Если бы Генка рассматривал себя в зеркале сейчас, внимательно, при хорошем освещении, — возможно, точку зрения на свои жизненные перспективы он бы и поменял. За два месяца кривой шрам словно смирился с небогатой Генкиной мимикой, перестал натягивать кожу на щеке, из-за чего простая улыбка тогда казалась презрительной усмешкой, сменил цвет — из багрового стал белым. Но Генка в зеркало смотрел исключительно по необходимости, когда брился в полутемной ванной, даже причесываться предпочитал на ощупь. Страшная картинка из замызганного санитаркиного зеркальца прочно засела в его памяти. Поэтому ничего рассказывать он Инночке не стал.
Глава 34
Утром Генка куда-то засобирался. Инночка сквозь сон слышала, но вида не подала. Что бы ни пришло ему в голову, это было лучше лежания на диване и тщательного изучения потолка. Правда, надо отдать ему должное, с момента ее болезни Генка на диване валялся исключительно в ночное время, и исключительно с целью поспать.

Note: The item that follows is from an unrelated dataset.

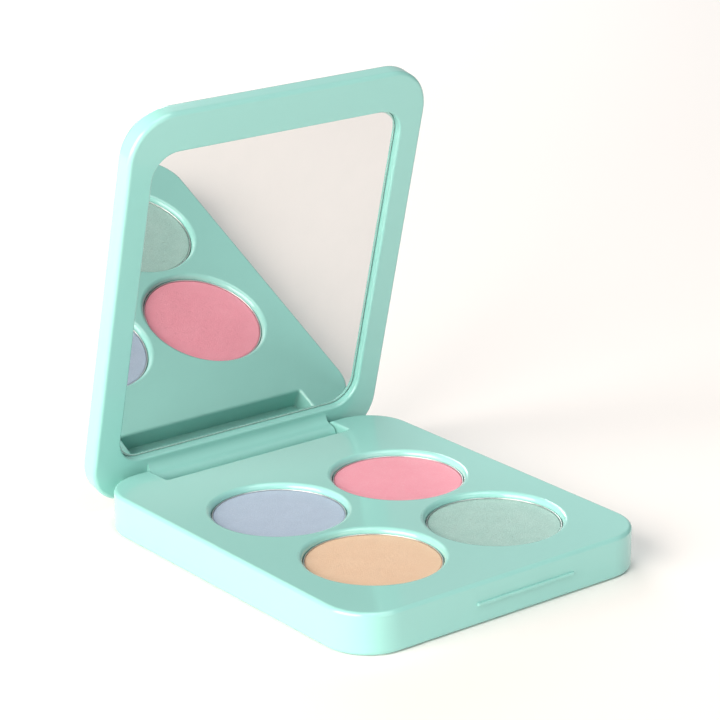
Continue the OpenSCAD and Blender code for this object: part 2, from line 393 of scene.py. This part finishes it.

Это она так думала — поспать. Как бы не так! Забывался он только под утро, тяжелым сном без сновидений, а все остальное время, как маньяк, прокручивал в голове события последних дней. Зачем она забрала его из Красногорска? Зачем она живет с ним в одной квартире, спит рядом? Зачем она делает вид, что она его жена? В конце концов, он тоже не каменный, быть так близко и не сметь прикоснуться — эта пытка не может продолжаться вечно. Сегодня ночью он принял решение: если она выздоровеет и не уйдет после этого сама, он поговорит с ней начистоту… Правда, он понятия не имел, что именно будет ей говорить.
Генка решил сходить в военкомат, стать на учет. Сам военкомат волновал его в последнюю очередь, со своим долгом Родине он разобрался. А вот чтобы устроиться на работу, нужны документы. Он и местечко себе приглядел, не то, чтобы не пыльное, как раз наоборот. Но, что самое важное в его нынешних обстоятельствах, не требующее никакого гламура — грузчиком в соседний супермаркет.
Воспользовавшись его отсутствием, Инночка позвонила Фриде, позвала в гости. После своего ночного визита девчонки звонили каждый день, справлялись о самочувствии, но разговаривал с ними Генка. В своей неподражаемой манере — коротко, отрывисто и не слишком любезно. Фриде идти не хотелось, предстояло объяснение, и неизвестно, как Лучинина на него, на объяснение это, отреагирует. Но не навестить больную подругу, не имея на то уважительной причины, она не могла.